The HR profession has been bitten by a bug; using big data, analytics and numbers to predict organisational and individual behaviour. The theory of big data is to have no theory; you just gather huge amounts of information, observe patterns, and estimate probabilities. As Viktor Mayer-Schönberger and Kenneth Cukier wrote in their book “Big Data”, “this movement values correlation over causation because correlations not only offer insights, but also because the insights they offer are relatively clear. These insights often get obscured when we bring causality into the picture.” While big data is useful in flagging what to focus your attention on, doing something what you are paying attention to takes you back to the worlds of narratives, judgement, and causality.

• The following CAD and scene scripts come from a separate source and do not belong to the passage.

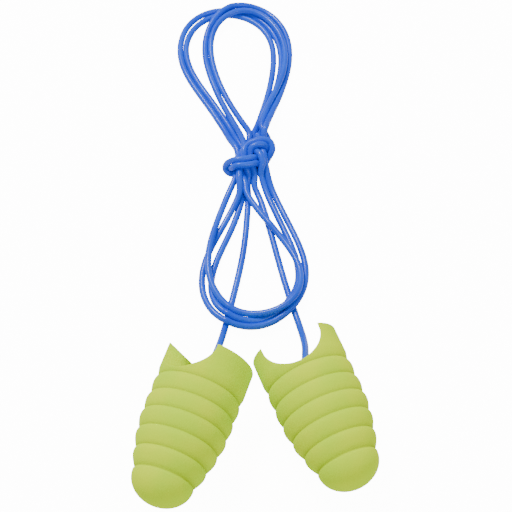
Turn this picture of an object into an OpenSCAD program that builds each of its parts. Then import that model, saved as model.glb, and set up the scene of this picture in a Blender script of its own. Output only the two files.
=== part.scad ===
// Corded foam ear plugs: two ringed plugs lying on a table, joined by one soft cord
// that is folded into loops and tied round itself.

/* [Plug] */
// Largest diameter of a plug, over its rings
plug_d = 13.5; // [12:0.1:15]
// Length of a plug, from the nose to the base
plug_l = 23.7; // [23.5:0.1:26]
// Diameter of the round nose
nose_d = 9.3; // [8.9:0.1:9.8]
// Length of the round nose, up to its widest place
nose_l = 3.8; // [3.4:0.1:3.9]
// Number of rings between the nose and the base
ring_n = 5; // [4:1:5]
// Distance from one groove to the next
ring_pitch = 2.8; // [2.7:0.02:2.9]
// Depth of the groove between two rings
groove_depth = 0.4; // [0.2:0.05:0.7]

/* [Base] */
// Radius of the finger scoop across the base
scoop_r = 4.6; // [4.3:0.1:5]
// How far the middle of that scoop lies inside the end of the base
scoop_inset = 0.35; // [0:0.05:0.6]
// Diameter of the blind hole for the cord
hole_d = 1.9; // [1.7:0.1:2.4]
// Depth of that hole below the bottom of the scoop
hole_depth = 4; // [3:0.5:6]

/* [Cord] */
// Diameter of the cord
cord_d = 1.1; // [1:0.05:1.2]
// Height of the layers of cord in the loops
loop_h = 2.6; // [2.3:0.1:3]
// Height of the knot
knot_h = 4.4; // [4:0.1:5]

/* [Hidden] */

plug_r = plug_d / 2;
turn_facets = 64;

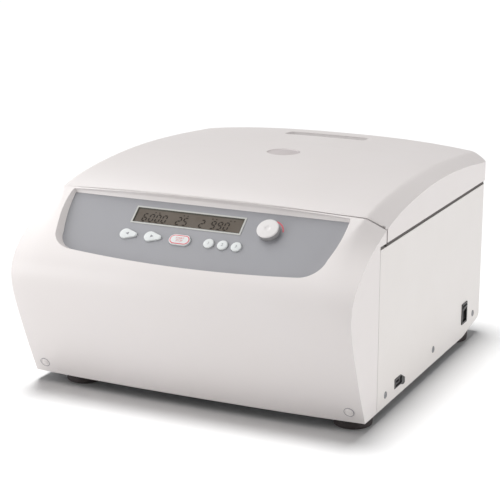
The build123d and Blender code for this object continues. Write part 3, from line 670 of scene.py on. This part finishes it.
def front_moulding():
    """The front: the ring round the recess, the recess's wall, the plain part and both flanks."""
    outline, out, rise, draft, hole_u, station = recess()
    grids = [(recess_ring(hole_u, station), True), (recess_wall(outline, out, rise, draft), True),
             plain_part()]
    for side in (-1, 1):
        grids += flank(side)
    return grids_piece("front_moulding", grids, weld=0.02, outward=True)


front = front_moulding()
modify(front, "SOLIDIFY", thickness=WALL * MM, offset=-1.0, use_even_offset=True)
rounded_edges(front, 0.9, 32.0)
finish_piece(front, "cream_plastic", "case", "front_fascia")


# Lid

# A faint raised line across the lid: its depth, height, width and half length.
CREASE_D, CREASE_H, CREASE_WIDE, CREASE_END = 316.0, 0.35, 7.0, 140.0
POCKET = (-58, 58, 382, 406)


def lid_height(x, d):
    """The lid's top: a crown over the middle, then straight down from the fold to the edge."""
    rows = natural_spline(LID_ROWS[:, 0], LID_ROWS[:, 1:], d)
    edge, fold, middle = np.moveaxis(rows, -1, 0)
    across = np.abs(x)
    fade = np.clip((CREASE_END - across) / 40, 0, 1)
    crease = CREASE_H * np.exp(-((d - CREASE_D) / CREASE_WIDE) ** 2) * fade
    middle = middle + crease
    bevel = fold + (edge - fold) * (across - SEAM_X) / (HALF - SEAM_X)
    crown = fold + (middle - fold) * (1 - np.clip(across / SEAM_X, 0, 1.2) ** 2.6)
    return soft_min(bevel, crown, 2.0)


def seam_height(x, d):
    """Height of the lid's edge of the slanted seam, whose gap widens towards the right flank."""
    gap = np.interp(x, *np.transpose(SEAM_GAPS))
    return SEAM_H + gap / SEAM_COS - SEAM_SLOPE * (d - SEAM_D)


def lid_front(x):
    """Depth at which the lid's top meets the slanted seam."""
    low, high = np.full(x.shape, 20.0), np.full(x.shape, 62.0)
    for _ in range(40):
        middle = (low + high) / 2
        seam = seam_height(x, middle)
        over = lid_height(x, middle) > seam
        high = np.where(over, middle, high)
        low = np.where(over, low, middle)
    return (low + high) / 2


def lid_cover():
    """The lid's outer skin: a crowned top from the seam to the bowed back, rounded back corners, and a
    skirt. Each corner carries a square's corner onto a quarter circle."""
    u = np.concatenate([np.linspace(-1, -0.94, 5)[:-1], np.linspace(-0.94, -0.86, 9)[:-1],
                        np.linspace(-0.86, 0.86, 81), np.linspace(0.86, 0.94, 9)[1:],
                        np.linspace(0.94, 1, 5)[1:]])
    x = u * HALF
    back = LID_BACK + LID_BOW * (1 - u ** 2)
    share = np.concatenate([np.linspace(0, 0.94, 73)[:-1], np.linspace(0.94, 1, 13)])[:, None]
    start = np.maximum(lid_front(x), 0)
    d = start * (1 - share) + back * share
    x = np.broadcast_to(x, d.shape)
    p = np.clip((np.abs(x) - (HALF - LID_CORNER)) / LID_CORNER, 0, 1)
    q = np.clip((d - (back - LID_CORNER)) / LID_CORNER, 0, 1)
    inside = (p > 0) & (q > 0)
    x2 = np.sign(x) * (HALF - LID_CORNER + LID_CORNER * p * np.sqrt(1 - q ** 2 / 2))
    d2 = back - LID_CORNER + LID_CORNER * q * np.sqrt(1 - p ** 2 / 2)
    x = np.where(inside, x2, x)
    d = np.where(inside, d2, d)
    top = np.stack([x, d, lid_height(x, d)], -1)
    edge = np.concatenate([top[:-1, 0], top[-1, :-1], top[::-1, -1]])
    down = np.linspace(0, 1, 6)[:, None, None]
    foot = edge.copy()
    foot[:, 2] = LID_BASE
    skirt = edge * (1 - down) + foot * down
    return grids_piece("lid_cover", [top, skirt], weld=0.02, outward=True)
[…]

Over the last few years many surveys suggest that more than 50% of companies reported higher spending on HR analytics. During the same period, two important HR areas—performance management and employee engagement—saw the beginning of the end of quantitative methods, the bell curve and the yearly employee engagement survey, employed in them. While much has been said on how mathematising HR will aid better decision making and a lot has been spent in attempting to do so, there is a gap between executives’ perception of importance of key HR areas and HR’s capability to deliver on them. Paradoxes, such as these, can be solved only if HR professionals exercise caution when mathematising HR, by being selective in areas of application of analytics and clearly differentiating between co-relation and causation.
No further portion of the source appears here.